• _Directions_
Pull out every line below holding the word "from".

====================

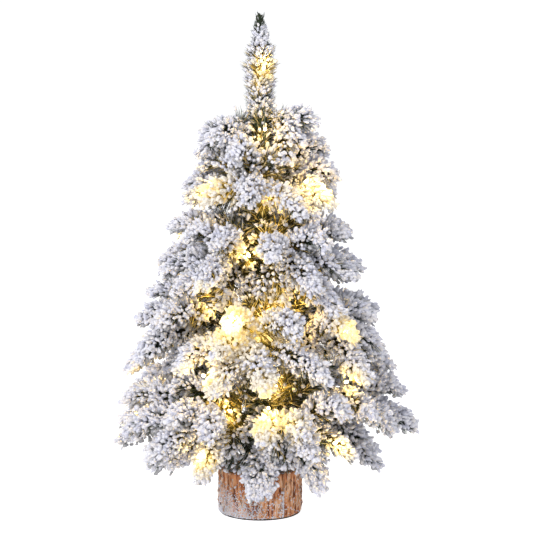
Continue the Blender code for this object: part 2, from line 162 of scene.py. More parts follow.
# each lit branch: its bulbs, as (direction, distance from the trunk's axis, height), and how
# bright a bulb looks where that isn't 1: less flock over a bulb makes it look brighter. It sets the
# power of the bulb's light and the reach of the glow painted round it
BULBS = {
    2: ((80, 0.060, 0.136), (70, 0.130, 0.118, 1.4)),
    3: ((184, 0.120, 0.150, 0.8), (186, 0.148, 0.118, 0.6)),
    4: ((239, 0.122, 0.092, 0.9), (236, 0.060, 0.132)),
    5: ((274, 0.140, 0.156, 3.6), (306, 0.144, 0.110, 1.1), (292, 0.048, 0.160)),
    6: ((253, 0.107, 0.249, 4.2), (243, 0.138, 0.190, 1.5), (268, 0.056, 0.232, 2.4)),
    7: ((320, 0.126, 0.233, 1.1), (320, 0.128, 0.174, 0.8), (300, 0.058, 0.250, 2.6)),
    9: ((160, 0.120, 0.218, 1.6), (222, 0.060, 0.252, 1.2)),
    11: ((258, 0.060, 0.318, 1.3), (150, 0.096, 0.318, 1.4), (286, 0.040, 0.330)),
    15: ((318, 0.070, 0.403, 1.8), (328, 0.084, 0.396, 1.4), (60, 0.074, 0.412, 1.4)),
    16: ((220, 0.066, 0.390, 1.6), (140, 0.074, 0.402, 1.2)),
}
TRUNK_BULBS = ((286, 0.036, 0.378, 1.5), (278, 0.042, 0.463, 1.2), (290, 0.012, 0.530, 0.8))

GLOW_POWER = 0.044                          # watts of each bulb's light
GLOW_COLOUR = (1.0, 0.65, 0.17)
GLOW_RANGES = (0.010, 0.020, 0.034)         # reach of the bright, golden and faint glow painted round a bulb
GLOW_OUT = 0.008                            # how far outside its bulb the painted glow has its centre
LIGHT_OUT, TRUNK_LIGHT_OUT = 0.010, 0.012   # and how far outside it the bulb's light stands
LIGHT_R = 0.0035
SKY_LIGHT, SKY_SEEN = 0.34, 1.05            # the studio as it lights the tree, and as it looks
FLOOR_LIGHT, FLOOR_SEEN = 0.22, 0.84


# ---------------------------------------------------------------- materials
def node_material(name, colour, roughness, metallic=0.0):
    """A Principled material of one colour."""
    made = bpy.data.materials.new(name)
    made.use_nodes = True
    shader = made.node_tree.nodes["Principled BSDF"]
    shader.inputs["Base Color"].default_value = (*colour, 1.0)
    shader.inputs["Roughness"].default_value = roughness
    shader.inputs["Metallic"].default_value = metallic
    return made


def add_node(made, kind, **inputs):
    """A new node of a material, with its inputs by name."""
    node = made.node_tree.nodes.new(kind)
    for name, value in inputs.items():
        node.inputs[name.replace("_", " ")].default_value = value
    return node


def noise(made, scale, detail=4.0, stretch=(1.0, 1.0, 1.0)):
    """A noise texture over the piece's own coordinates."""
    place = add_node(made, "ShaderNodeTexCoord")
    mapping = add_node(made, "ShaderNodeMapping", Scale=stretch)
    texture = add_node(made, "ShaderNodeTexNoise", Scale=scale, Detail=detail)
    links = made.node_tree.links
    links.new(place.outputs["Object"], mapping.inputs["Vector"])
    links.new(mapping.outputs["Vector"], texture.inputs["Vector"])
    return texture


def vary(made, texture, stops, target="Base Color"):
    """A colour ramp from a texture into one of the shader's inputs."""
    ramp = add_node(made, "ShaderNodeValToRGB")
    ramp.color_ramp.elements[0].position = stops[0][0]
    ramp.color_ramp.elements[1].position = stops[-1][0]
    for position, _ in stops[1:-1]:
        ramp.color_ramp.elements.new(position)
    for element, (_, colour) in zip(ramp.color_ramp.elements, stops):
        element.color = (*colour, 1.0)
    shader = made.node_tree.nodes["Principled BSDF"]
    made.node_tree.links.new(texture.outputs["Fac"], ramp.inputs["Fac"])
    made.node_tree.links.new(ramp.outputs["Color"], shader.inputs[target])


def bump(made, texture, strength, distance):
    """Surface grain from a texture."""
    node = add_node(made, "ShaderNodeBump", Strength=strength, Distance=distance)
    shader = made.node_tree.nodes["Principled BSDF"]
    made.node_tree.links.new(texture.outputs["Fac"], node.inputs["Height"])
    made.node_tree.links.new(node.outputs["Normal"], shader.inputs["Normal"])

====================

• _Solution to this exercise_
Continue the Blender code for this object: part 2, from line 162 of scene.py. More parts follow.
# each lit branch: its bulbs, as (direction, distance from the trunk's axis, height), and how
    """A colour ramp from a texture into one of the shader's inputs."""
    """Surface grain from a texture."""